● Instructions for the task: Copy exactly the lines of the material below that run from the one containing "clamps the glass" through the one containing "obj.matrix_parent_inverse = Matrix.Identity(4)". Copy no other lines.

● Data excerpt:
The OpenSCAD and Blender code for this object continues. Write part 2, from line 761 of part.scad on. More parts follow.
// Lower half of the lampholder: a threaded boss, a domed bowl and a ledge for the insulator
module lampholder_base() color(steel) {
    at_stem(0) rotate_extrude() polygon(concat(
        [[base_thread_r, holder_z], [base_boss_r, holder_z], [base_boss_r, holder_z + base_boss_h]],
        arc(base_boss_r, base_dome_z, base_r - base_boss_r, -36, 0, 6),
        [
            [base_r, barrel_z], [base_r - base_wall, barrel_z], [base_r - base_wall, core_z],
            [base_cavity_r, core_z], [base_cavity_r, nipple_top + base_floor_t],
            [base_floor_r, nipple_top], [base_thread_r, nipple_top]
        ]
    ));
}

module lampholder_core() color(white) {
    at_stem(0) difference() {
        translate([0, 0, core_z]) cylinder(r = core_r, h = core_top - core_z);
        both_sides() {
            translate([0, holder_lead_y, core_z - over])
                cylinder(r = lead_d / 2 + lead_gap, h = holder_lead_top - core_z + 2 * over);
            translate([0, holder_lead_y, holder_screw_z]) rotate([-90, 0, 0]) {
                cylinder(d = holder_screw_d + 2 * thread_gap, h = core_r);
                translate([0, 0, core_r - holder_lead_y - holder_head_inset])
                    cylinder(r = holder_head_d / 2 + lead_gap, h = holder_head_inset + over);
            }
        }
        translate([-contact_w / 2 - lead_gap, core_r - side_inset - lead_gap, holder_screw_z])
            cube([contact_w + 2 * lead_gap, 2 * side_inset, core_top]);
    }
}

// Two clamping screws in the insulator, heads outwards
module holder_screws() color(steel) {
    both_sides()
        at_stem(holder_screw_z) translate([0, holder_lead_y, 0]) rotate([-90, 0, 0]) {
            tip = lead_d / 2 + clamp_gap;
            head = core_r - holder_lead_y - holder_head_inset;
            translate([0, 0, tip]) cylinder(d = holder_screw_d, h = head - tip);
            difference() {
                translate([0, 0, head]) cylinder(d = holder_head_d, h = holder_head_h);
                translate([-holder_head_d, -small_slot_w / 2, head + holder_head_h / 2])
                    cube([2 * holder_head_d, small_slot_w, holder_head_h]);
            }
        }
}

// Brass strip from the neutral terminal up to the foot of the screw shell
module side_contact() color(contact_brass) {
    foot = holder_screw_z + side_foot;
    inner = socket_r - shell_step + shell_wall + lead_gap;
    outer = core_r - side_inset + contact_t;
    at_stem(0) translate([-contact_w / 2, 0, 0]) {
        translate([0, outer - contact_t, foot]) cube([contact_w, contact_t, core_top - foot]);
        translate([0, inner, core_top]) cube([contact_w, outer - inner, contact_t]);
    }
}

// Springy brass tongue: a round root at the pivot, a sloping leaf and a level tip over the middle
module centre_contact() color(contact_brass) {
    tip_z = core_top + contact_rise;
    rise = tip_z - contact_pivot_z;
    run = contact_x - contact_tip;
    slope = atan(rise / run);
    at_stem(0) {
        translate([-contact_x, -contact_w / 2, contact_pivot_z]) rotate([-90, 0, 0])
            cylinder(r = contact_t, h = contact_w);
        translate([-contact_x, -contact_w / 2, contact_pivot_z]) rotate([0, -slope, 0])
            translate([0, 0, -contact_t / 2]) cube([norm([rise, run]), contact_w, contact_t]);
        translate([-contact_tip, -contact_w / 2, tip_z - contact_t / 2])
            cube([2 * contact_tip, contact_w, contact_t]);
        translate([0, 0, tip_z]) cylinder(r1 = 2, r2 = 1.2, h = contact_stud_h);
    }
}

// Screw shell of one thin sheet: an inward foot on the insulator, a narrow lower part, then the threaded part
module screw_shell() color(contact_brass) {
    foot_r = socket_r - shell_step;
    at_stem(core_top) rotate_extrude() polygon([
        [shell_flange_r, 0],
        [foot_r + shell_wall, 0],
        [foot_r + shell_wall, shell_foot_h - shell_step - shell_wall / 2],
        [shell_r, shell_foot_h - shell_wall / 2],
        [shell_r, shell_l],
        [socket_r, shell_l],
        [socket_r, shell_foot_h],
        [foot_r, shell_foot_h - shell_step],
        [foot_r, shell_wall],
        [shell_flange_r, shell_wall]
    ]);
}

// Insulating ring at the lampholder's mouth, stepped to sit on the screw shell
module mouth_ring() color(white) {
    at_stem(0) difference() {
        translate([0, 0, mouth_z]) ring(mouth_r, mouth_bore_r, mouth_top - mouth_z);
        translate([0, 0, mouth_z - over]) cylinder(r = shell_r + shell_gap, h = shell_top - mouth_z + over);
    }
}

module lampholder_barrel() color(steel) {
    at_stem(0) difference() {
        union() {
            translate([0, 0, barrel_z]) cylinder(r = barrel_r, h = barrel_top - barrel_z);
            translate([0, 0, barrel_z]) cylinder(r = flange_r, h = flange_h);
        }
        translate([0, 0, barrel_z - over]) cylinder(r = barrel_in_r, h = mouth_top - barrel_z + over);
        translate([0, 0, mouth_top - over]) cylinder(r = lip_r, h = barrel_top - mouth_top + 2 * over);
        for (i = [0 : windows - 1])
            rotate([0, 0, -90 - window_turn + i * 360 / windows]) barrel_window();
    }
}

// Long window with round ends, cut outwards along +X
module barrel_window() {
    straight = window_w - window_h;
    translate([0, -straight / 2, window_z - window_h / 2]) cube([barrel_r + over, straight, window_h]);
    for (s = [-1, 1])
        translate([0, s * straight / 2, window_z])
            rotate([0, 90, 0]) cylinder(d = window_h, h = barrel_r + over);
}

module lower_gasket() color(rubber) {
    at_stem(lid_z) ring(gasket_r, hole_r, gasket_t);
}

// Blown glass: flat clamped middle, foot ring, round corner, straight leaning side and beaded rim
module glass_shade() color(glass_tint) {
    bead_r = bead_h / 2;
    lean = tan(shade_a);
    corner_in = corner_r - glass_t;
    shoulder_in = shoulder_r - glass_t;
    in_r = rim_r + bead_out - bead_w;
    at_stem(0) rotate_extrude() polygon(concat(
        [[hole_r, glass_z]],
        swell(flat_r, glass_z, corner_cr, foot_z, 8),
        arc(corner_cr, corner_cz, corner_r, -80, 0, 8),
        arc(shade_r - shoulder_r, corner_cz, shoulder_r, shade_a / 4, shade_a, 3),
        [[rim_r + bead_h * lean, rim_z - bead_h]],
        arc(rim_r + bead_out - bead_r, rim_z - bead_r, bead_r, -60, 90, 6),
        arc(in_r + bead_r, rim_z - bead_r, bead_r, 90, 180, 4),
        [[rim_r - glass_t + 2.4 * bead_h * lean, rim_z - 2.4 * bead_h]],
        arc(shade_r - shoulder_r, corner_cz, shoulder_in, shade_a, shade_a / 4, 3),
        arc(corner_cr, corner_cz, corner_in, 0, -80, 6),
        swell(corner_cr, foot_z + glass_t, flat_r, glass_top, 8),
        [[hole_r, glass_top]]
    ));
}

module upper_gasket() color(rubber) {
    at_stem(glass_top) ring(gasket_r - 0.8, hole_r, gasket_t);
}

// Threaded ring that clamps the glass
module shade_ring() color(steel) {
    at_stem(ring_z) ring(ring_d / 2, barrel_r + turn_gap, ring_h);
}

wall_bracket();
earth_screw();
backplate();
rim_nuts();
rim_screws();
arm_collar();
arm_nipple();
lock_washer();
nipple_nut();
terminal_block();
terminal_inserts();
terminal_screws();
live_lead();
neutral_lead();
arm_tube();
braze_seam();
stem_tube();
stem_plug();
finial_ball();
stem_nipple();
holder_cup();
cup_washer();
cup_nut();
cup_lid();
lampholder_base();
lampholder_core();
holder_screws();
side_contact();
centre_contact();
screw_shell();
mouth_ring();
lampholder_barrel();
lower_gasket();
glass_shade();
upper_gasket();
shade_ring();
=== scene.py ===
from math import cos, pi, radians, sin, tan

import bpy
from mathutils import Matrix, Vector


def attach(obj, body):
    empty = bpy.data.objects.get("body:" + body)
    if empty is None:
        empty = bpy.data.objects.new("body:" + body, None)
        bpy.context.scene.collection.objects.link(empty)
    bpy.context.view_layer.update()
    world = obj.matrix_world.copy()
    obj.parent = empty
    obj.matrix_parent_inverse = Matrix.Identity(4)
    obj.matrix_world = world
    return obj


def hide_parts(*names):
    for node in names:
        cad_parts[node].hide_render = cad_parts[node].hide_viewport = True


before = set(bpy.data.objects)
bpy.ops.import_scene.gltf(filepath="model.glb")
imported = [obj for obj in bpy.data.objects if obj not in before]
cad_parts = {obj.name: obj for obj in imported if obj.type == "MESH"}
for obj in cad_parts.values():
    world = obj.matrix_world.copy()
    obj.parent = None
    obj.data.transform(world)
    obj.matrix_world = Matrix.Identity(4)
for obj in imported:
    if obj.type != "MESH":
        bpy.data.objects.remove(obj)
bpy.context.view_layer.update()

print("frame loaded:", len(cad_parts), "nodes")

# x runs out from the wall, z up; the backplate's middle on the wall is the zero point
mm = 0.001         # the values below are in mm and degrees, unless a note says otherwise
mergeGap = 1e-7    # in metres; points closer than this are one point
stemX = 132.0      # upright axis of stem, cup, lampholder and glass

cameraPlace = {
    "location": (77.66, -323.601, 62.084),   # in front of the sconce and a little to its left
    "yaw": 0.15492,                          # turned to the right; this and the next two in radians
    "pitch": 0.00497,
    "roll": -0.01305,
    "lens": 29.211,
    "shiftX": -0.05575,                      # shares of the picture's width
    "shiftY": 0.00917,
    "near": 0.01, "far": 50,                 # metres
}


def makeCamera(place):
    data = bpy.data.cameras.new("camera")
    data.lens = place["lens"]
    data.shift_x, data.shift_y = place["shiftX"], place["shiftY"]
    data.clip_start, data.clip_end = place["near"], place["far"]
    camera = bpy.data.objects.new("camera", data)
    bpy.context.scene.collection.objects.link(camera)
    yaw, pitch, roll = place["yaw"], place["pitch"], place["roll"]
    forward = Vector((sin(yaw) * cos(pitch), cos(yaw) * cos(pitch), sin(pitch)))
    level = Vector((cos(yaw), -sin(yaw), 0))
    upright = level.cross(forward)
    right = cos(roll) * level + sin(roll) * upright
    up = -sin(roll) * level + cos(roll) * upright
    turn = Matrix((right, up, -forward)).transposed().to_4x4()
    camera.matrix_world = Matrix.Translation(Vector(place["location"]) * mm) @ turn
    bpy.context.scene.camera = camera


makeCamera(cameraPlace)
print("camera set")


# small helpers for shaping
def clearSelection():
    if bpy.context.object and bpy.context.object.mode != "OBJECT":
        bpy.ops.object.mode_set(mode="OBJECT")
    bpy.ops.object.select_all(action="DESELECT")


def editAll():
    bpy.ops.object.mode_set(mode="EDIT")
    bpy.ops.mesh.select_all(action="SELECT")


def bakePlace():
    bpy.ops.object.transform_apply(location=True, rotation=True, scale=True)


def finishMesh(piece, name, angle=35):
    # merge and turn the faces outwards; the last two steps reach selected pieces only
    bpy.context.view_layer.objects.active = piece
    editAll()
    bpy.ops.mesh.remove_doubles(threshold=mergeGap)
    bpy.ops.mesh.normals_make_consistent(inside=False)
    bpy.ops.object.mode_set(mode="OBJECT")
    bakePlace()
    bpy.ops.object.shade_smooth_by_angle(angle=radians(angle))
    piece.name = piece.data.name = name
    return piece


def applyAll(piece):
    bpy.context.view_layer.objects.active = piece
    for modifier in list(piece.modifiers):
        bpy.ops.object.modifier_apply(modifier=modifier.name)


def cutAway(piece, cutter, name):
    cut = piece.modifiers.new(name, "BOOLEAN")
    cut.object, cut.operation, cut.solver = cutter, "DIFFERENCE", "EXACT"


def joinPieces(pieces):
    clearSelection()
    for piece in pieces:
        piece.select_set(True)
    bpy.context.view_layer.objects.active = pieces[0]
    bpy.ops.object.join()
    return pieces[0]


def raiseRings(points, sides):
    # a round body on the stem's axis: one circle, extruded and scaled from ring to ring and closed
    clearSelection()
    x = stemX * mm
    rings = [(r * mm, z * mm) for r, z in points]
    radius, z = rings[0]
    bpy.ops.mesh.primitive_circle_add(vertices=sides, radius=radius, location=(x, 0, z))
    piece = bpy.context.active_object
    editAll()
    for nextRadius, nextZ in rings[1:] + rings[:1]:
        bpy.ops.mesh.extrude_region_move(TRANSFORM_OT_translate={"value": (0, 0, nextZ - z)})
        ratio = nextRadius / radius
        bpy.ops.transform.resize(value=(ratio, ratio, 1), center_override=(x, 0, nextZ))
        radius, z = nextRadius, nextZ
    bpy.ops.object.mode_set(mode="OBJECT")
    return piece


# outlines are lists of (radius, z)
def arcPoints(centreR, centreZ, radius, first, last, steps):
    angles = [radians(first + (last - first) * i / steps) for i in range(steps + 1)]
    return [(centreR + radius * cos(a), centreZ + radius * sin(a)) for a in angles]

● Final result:
// Threaded ring that clamps the glass
module shade_ring() color(steel) {
    at_stem(ring_z) ring(ring_d / 2, barrel_r + turn_gap, ring_h);
}

wall_bracket();
earth_screw();
backplate();
rim_nuts();
rim_screws();
arm_collar();
arm_nipple();
lock_washer();
nipple_nut();
terminal_block();
terminal_inserts();
terminal_screws();
live_lead();
neutral_lead();
arm_tube();
braze_seam();
stem_tube();
stem_plug();
finial_ball();
stem_nipple();
holder_cup();
cup_washer();
cup_nut();
cup_lid();
lampholder_base();
lampholder_core();
holder_screws();
side_contact();
centre_contact();
screw_shell();
mouth_ring();
lampholder_barrel();
lower_gasket();
glass_shade();
upper_gasket();
shade_ring();
=== scene.py ===
from math import cos, pi, radians, sin, tan

import bpy
from mathutils import Matrix, Vector


def attach(obj, body):
    empty = bpy.data.objects.get("body:" + body)
    if empty is None:
        empty = bpy.data.objects.new("body:" + body, None)
        bpy.context.scene.collection.objects.link(empty)
    bpy.context.view_layer.update()
    world = obj.matrix_world.copy()
    obj.parent = empty
    obj.matrix_parent_inverse = Matrix.Identity(4)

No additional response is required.